### Written task
Repeat verbatim, and only, the lines of the data below, beginning at the line that contains "The build123d and" and stopping after the line that contains "return nodes".

### Material shown
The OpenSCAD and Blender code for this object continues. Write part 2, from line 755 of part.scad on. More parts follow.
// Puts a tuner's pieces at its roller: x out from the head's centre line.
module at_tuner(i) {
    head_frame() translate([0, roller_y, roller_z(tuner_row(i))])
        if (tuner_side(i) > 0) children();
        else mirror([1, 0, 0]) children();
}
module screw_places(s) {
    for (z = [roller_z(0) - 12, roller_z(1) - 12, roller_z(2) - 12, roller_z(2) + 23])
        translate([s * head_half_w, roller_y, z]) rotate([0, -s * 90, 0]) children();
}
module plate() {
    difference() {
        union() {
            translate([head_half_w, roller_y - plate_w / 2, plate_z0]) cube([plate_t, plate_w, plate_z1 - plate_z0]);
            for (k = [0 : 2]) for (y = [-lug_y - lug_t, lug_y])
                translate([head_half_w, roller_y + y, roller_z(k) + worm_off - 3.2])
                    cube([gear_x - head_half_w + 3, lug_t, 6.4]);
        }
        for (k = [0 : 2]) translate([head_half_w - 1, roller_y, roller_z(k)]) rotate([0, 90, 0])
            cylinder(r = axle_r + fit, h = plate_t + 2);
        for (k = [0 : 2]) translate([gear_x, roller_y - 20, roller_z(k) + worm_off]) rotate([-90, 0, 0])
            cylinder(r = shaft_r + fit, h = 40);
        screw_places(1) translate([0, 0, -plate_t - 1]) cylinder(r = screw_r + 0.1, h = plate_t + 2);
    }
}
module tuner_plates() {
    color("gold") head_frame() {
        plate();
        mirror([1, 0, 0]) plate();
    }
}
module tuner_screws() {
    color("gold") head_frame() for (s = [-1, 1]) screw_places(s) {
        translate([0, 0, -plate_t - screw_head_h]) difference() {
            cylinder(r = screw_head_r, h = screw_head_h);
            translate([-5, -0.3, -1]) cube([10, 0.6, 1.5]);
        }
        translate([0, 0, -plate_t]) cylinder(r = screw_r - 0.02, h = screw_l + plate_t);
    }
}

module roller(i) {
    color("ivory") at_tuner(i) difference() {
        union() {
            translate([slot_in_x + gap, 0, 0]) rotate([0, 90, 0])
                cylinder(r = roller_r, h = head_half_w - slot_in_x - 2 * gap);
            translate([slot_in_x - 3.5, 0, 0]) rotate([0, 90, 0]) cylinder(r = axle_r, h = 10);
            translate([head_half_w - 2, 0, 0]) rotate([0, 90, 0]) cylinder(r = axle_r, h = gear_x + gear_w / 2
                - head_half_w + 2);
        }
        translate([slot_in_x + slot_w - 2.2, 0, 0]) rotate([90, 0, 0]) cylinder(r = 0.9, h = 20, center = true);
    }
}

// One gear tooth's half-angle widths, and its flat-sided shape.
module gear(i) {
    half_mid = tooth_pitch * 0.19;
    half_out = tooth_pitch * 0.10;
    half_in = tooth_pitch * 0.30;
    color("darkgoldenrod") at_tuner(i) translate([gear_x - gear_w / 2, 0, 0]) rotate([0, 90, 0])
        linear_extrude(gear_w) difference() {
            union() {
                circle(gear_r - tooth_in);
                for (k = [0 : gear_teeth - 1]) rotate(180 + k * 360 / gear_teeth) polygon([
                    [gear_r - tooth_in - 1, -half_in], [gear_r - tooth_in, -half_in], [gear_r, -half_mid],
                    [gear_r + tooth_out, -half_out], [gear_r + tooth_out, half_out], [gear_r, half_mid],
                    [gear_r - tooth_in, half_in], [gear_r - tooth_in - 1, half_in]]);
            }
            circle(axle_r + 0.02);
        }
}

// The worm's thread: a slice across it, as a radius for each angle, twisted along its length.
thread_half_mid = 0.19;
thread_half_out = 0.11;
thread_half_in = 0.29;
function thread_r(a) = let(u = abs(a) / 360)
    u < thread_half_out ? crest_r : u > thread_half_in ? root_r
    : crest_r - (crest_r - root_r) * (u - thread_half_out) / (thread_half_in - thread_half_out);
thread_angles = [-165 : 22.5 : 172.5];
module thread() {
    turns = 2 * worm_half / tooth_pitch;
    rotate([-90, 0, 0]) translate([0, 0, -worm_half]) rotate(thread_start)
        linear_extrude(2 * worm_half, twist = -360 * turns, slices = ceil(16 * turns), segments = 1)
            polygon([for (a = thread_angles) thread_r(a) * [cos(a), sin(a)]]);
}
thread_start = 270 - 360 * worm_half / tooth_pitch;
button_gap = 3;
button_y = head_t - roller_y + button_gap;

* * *

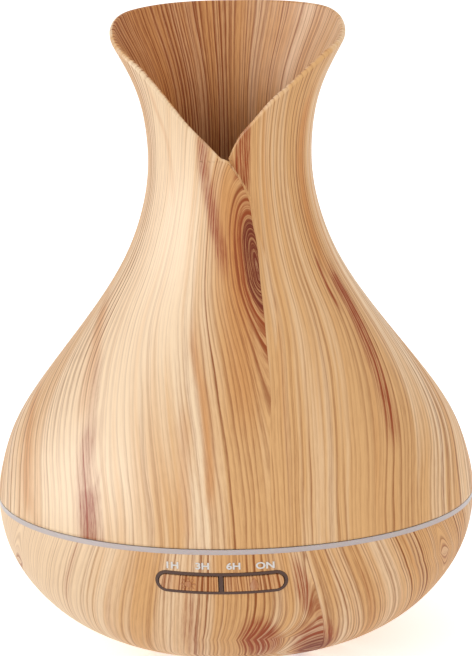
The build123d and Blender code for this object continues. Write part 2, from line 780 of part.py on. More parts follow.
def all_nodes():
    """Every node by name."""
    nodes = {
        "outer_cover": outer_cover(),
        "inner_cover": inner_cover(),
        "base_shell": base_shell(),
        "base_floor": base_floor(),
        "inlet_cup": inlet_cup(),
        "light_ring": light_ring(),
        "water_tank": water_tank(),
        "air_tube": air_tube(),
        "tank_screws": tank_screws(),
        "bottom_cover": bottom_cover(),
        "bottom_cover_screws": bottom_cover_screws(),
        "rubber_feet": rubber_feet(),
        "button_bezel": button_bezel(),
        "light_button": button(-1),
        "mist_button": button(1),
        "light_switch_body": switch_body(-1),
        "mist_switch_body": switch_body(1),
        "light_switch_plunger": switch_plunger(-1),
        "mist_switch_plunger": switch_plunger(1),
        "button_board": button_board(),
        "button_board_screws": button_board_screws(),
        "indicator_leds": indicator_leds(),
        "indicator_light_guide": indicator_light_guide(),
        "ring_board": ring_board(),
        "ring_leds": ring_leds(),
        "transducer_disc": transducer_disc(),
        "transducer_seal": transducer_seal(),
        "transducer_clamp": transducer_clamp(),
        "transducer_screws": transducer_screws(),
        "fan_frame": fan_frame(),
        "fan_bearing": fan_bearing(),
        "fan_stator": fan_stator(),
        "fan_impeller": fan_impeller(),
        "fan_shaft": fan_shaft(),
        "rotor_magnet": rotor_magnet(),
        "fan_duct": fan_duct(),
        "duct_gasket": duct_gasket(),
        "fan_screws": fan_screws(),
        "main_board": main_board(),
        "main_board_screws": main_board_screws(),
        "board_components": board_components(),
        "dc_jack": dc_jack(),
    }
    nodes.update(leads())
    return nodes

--

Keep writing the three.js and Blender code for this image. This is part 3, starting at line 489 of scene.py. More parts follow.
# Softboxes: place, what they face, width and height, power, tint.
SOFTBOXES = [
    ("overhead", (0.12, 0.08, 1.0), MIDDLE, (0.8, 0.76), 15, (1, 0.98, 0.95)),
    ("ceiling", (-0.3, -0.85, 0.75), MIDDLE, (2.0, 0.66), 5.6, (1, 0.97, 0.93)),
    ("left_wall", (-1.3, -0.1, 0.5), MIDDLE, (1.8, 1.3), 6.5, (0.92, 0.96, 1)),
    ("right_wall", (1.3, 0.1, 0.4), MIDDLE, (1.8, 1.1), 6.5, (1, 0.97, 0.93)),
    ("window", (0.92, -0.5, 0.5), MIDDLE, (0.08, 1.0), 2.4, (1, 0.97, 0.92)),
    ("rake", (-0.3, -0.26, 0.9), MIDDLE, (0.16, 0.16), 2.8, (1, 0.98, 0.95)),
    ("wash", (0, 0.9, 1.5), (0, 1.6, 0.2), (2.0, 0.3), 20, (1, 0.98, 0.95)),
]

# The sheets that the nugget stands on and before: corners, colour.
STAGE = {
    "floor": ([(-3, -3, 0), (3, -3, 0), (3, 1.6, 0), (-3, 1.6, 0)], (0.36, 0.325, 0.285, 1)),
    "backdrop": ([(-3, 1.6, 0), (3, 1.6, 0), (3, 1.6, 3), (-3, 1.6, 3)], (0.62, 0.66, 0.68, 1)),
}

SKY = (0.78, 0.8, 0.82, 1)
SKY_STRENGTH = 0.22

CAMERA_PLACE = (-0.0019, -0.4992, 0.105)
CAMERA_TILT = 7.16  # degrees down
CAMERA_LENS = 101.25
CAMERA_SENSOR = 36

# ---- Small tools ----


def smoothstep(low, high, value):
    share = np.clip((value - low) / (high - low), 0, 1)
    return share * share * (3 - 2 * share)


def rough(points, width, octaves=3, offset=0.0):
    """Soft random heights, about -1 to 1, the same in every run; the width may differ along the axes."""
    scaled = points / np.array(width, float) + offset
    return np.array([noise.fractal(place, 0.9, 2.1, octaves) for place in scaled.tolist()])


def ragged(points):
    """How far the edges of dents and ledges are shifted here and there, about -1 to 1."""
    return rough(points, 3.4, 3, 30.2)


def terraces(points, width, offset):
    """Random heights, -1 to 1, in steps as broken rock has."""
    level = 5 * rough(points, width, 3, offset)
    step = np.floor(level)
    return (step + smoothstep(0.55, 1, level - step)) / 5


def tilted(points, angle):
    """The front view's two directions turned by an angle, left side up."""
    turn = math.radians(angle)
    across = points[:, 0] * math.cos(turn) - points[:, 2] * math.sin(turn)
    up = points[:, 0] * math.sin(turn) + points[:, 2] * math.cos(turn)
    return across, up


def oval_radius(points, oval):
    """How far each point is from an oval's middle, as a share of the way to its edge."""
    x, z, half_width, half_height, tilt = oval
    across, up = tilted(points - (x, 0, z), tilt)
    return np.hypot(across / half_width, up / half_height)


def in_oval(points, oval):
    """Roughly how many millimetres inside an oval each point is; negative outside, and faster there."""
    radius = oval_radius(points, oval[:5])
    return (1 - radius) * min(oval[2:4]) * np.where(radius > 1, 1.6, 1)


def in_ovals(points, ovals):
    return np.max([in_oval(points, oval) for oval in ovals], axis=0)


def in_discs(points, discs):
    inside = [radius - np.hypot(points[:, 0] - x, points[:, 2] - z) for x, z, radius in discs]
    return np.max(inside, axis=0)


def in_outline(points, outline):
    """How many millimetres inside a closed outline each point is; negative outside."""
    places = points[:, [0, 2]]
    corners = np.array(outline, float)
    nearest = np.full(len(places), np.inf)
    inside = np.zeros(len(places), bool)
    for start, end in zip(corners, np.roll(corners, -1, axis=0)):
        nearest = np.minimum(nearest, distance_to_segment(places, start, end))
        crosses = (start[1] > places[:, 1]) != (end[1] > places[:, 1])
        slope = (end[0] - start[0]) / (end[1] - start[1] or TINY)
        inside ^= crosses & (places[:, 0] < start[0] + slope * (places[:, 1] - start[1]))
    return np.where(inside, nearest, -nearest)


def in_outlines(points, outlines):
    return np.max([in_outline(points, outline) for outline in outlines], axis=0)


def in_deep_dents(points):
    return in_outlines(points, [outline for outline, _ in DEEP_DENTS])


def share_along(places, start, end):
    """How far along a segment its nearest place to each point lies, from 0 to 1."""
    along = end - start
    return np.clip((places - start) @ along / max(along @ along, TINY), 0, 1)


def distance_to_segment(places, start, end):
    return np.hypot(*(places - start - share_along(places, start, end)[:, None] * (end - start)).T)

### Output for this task
The build123d and Blender code for this object continues. Write part 2, from line 780 of part.py on. More parts follow.
def all_nodes():
    """Every node by name."""
    nodes = {
        "outer_cover": outer_cover(),
        "inner_cover": inner_cover(),
        "base_shell": base_shell(),
        "base_floor": base_floor(),
        "inlet_cup": inlet_cup(),
        "light_ring": light_ring(),
        "water_tank": water_tank(),
        "air_tube": air_tube(),
        "tank_screws": tank_screws(),
        "bottom_cover": bottom_cover(),
        "bottom_cover_screws": bottom_cover_screws(),
        "rubber_feet": rubber_feet(),
        "button_bezel": button_bezel(),
        "light_button": button(-1),
        "mist_button": button(1),
        "light_switch_body": switch_body(-1),
        "mist_switch_body": switch_body(1),
        "light_switch_plunger": switch_plunger(-1),
        "mist_switch_plunger": switch_plunger(1),
        "button_board": button_board(),
        "button_board_screws": button_board_screws(),
        "indicator_leds": indicator_leds(),
        "indicator_light_guide": indicator_light_guide(),
        "ring_board": ring_board(),
        "ring_leds": ring_leds(),
        "transducer_disc": transducer_disc(),
        "transducer_seal": transducer_seal(),
        "transducer_clamp": transducer_clamp(),
        "transducer_screws": transducer_screws(),
        "fan_frame": fan_frame(),
        "fan_bearing": fan_bearing(),
        "fan_stator": fan_stator(),
        "fan_impeller": fan_impeller(),
        "fan_shaft": fan_shaft(),
        "rotor_magnet": rotor_magnet(),
        "fan_duct": fan_duct(),
        "duct_gasket": duct_gasket(),
        "fan_screws": fan_screws(),
        "main_board": main_board(),
        "main_board_screws": main_board_screws(),
        "board_components": board_components(),
        "dc_jack": dc_jack(),
    }
    nodes.update(leads())
    return nodes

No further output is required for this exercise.